Material:
— start —
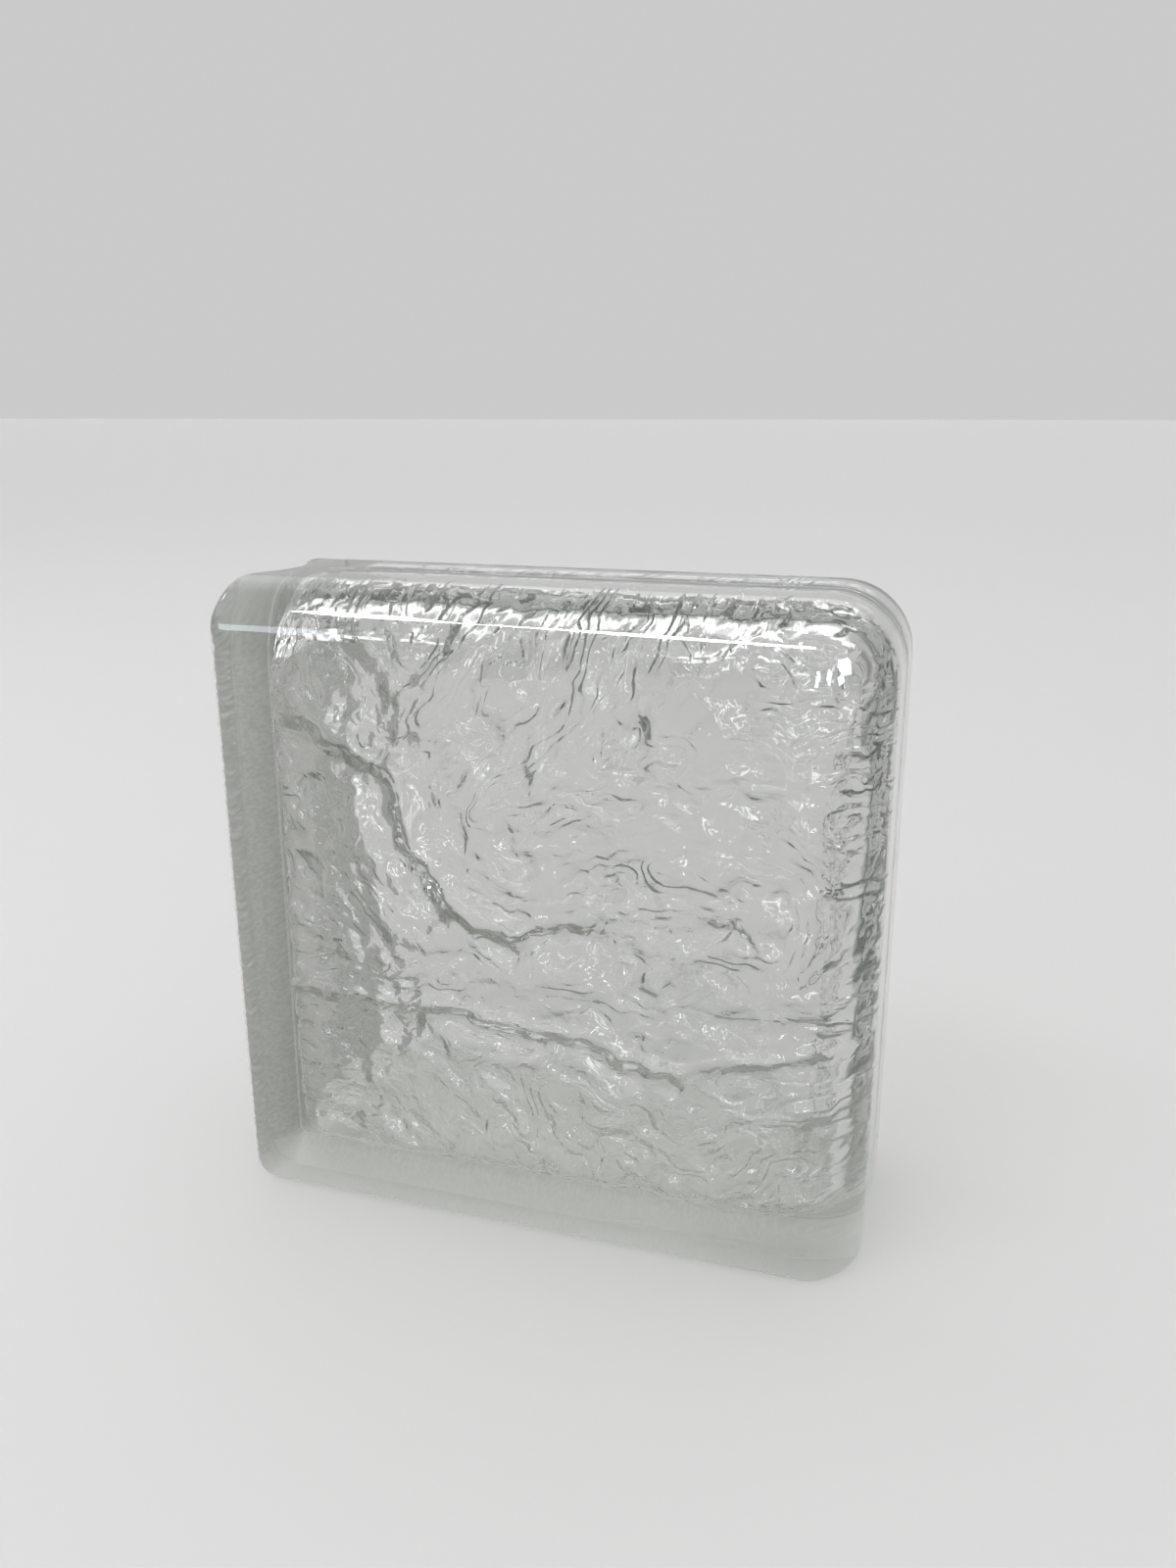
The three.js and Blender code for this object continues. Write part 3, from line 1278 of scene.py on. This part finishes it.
@dataclass(frozen=True)
class PressedGlass:
    """Clear soda-lime glass with a faint green body colour, sandy on the sides that take the mortar.

    The grain is the fine hatching of the sandy sides; on the underside it is calmer. The underside also has
    painted shade in its matt colour, which darkens it a little and more toward the right end. The skin is the
    finest relief of the clear glass: small wrinkles, and terraces with short slopes between them. Light that
    has turned more often than the longest path goes straight on.
    """

    tint: tuple[float, float, float] = (0.69, 0.715, 0.685)
    density: float = 25.0
    ior: float = 1.52
    sand_roughness: float = 0.5
    sand_cover: float = 0.7
    clear_colour: tuple[float, float, float] = (0.9, 0.9, 0.895)
    sand_colour: tuple[float, float, float] = (0.72, 0.7, 0.68)
    grain_size: float = 1.0 * MM
    grain_detail: float = 2.0
    grain_stretch: tuple[float, float, float] = (1.0, 0.15, 1.0)
    grain_edge: tuple[float, float] = (0.3, 0.7)
    grain_contrast: float = 0.21
    underside_grain: float = 0.2
    # Painted shade in the underside's matt colour: the first factor at its left part, falling to the second
    # toward the right end over this span.
    underside_painted_shade: float = 0.95
    right_end_painted_shade: float = 0.78
    painted_shade_fall: tuple[float, float] = (30 * MM, 90 * MM)
    underside_edge: tuple[float, float] = (1 * MM, 9 * MM)
    skin_height: float = 0.3 * MM
    skin_size: float = 3.4 * MM
    terrace_size: float = 15 * MM
    terrace_detail: float = 1.5
    terraces: float = 10.0
    terrace_height: float = 0.4 * MM
    terrace_edge: float = 0.4
    longest_path: int = 8
    shadow_tint: tuple[float, float, float] = (0.93, 0.935, 0.93)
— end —
Directive: Quote only the stretch of lines that starts the data above and ends with the line containing "take the mortar.", both included.

Result:
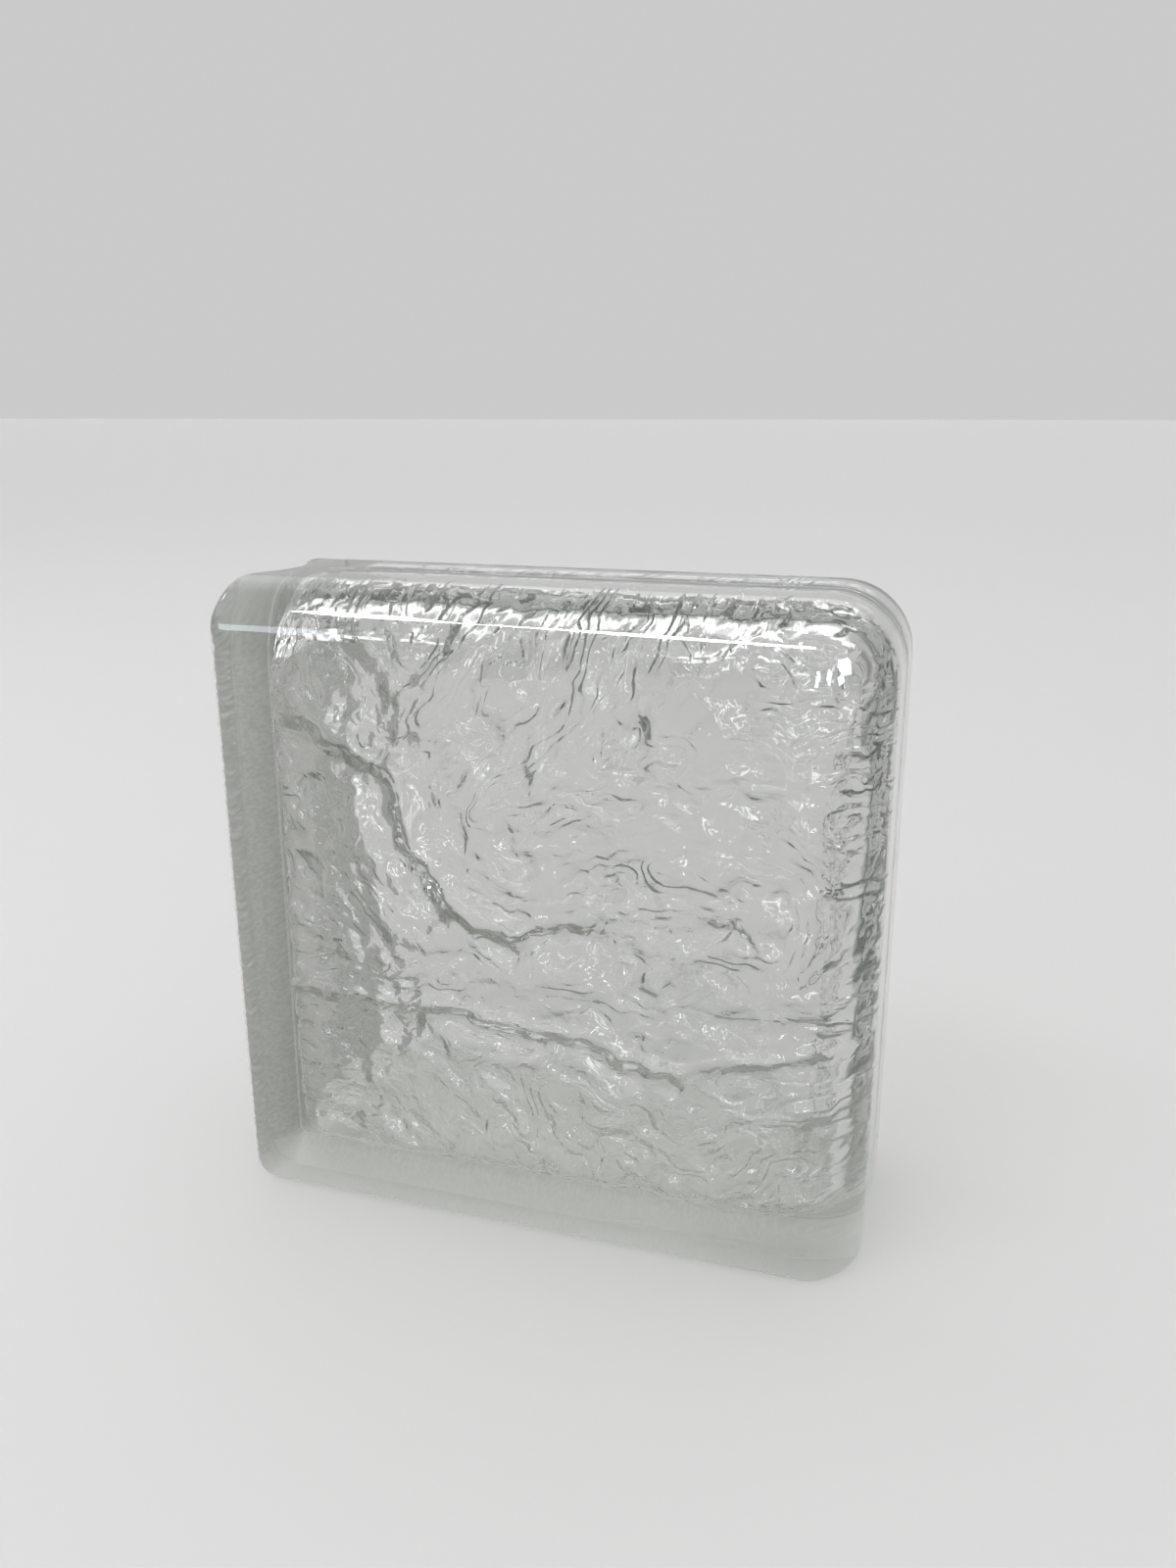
The three.js and Blender code for this object continues. Write part 3, from line 1278 of scene.py on. This part finishes it.
@dataclass(frozen=True)
class PressedGlass:
    """Clear soda-lime glass with a faint green body colour, sandy on the sides that take the mortar.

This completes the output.